STORM imaging was performed using a Nikon N-STORM imaging system, comprising Nikon Ti-2 microscope, Nikon ×100 1.49 Apo TIRF objective, Andor iXon 897 EM-CCD camera and Nikon LU-NV-J laser combiner. The system was operated using Nikon NIS-Elements software (v. 5.42.06). Immediately before imaging, samples were immersed in a STORM imaging buffer comprising 10 mM of cysteamine (MEA), 50 mM of sodium sulphite and 10% glycerol in 1× PBS. Samples were illuminated using 647-nm laser light with HiLo illumination using 1% laser power, before increasing the laser power to the maximum and imaging for a total of 20,000 frames, with the camera exposure time set to ‘1 frame’ to maximize the frame rate. Focal drift was minimized by engaging the Nikon PFS system; lateral drift was corrected post-acquisition using the drift correction function in NIS-Elements software. Localization analysis was performed using Nikon NIS-Elements software in regions of interest that did not overlap with the increased signal in the nuclear periphery as well as regions of the nucleus in which localization was not detected. The initial spot localization was done using a Gaussian peak fit, with default parameters for two-dimensional STORM data analysis. For the presentation of localizations (Fig. 4 and Extended Data Fig. 4), the size and brightness of a localization depend on its accuracy in the following way: the precision is equal to \((1/\sqrt{N})(l/2A)\), where N is the number of photons detected, λ is the emission wavelength and A is the numerical aperture of the objective lens. The full-width at half-maximum value of the point spread function function multiplied by \(1/\sqrt{N}\) is the diameter of the circle. Detailed information about the number of localizations, regions of interest and cells analysed in each condition are provided in Supplementary Table 1.

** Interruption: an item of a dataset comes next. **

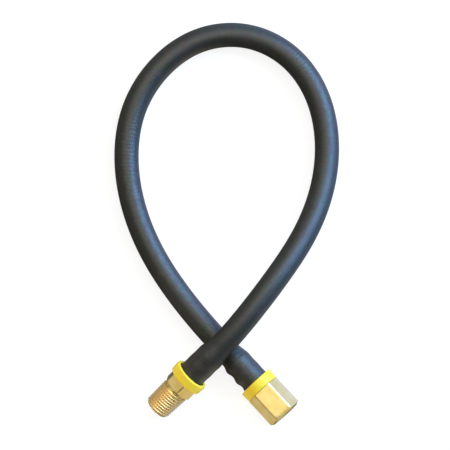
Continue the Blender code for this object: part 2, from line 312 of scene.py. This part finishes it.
class NodeTree:
    """The nodes of a material or a world. A socket's value is an output, a number, a vector or a colour."""

    def __init__(self, owner):
        owner.use_nodes = True
        self.nodes = owner.node_tree.nodes
        self.links = owner.node_tree.links

    def fill(self, node, values):
        """Gives a node's input sockets, found by name or number, their values."""
        for key, value in values.items():
            socket = node.inputs[key]
            if isinstance(value, bpy.types.NodeSocket):
                self.links.new(value, socket)
            elif socket.type == "RGBA":
                socket.default_value = (*value, 1.0)
            else:
                socket.default_value = value

    def add(self, kind, values=None, **settings):
        node = self.nodes.new(kind)
        for key, value in settings.items():
            setattr(node, key, value)
        self.fill(node, values or {})
        return node

    def attribute(self, name, output):
        return self.add("ShaderNodeAttribute", attribute_name=name).outputs[output]

    def maths(self, operation, first, second=0.0):
        return self.add("ShaderNodeMath", {0: first, 1: second}, operation=operation).outputs[0]

    def total(self, *parts):
        """The sum of parts that are (output, weight)."""
        scaled = [self.maths("MULTIPLY", output, weight) for output, weight in parts]
        result = scaled[0]
        for part in scaled[1:]:
            result = self.maths("ADD", result, part)
        return result

    def noise(self, place, scale, detail, roughness=USUAL_NOISE_ROUGHNESS):
        values = {"Vector": place, "Scale": scale, "Detail": detail, "Roughness": roughness}
        return self.add("ShaderNodeTexNoise", values).outputs["Fac"]

    def map_range(self, source, low, high, to_low, to_high):
        values = {"Value": source, "From Min": low, "From Max": high, "To Min": to_low, "To Max": to_high}
        return self.add("ShaderNodeMapRange", values).outputs["Result"]

    def spread(self, noise, low, high):
        """Takes the usual range of a noise to another one."""
        return self.map_range(noise, *NOISE_RANGE, low, high)

    def ramp(self, source, stops):
        """A colour ramp. Each stop is (place, colour)."""
        node = self.add("ShaderNodeValToRGB", {"Fac": source})
        elements = node.color_ramp.elements
        while len(elements) < len(stops):
            elements.new(0.5)
        for element, (place, colour) in zip(elements, stops):
            element.position = place
            element.color = (*colour, 1.0)
        return node.outputs["Color"]

    def mixed(self, kind, factor, first, second):
        """A mix of two colours."""
        values = {"Factor": factor, "A": first, "B": second}
        return self.add("ShaderNodeMix", values, data_type="RGBA", blend_type=kind).outputs["Result"]

    def bump(self, height, strength, distance):
        values = {"Height": height, "Strength": strength, "Distance": distance}
        return self.add("ShaderNodeBump", values).outputs["Normal"]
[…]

To calculate the cluster sizes, we used the DBSCAN algorithm56 as implemented in the R DBSCAN package with parameters ϵ = 0.5 and minPts = 4, applied separately on each region of interest. We then calculated the average cluster size for each cell. Although the cluster size naturally scaled with the choice of ϵ, the difference between wild-type and knockout conditions was unaffected by this choice. The DBSCAN algorithm identified a larger average cluster size in 2i conditions compared with serum conditions, which is unexpected. The larger clusters in 2i conditions inferred with our methods are, however, consistent across all three cell lines. We, therefore, reasoned that the larger apparent cluster size in 2i conditions must be a result of the statistical nature of the STORM method and the DBSCAN algorithm used for cluster assignment. To test this, we calculated pair-correlation functions of all detected nucleosomes (Extended Data Fig. 5a) separately for each region of interest using the pcf function of the R package spatstat.explore. These pair-correlation functions show that nucleosomes are clustered in all conditions (decay of the correlation function). The statistical structure of clusters in both conditions is, however, different: although clusters in the serum condition are strongly localized (high correlations at short distances), nucleosomes in 2i conditions are comparatively correlated over longer distances (higher correlations beyond approximately 50 nm).

Extended Data Fig. 5b shows variability across cell lines. We find general consistency across replicates. An exception to this is the different behaviour of the F2 and DKO cell lines in the release experiment. This is not unexpected, because both cell lines have biologically very different means for the inhibition of DNMT3 (knockout versus mutant).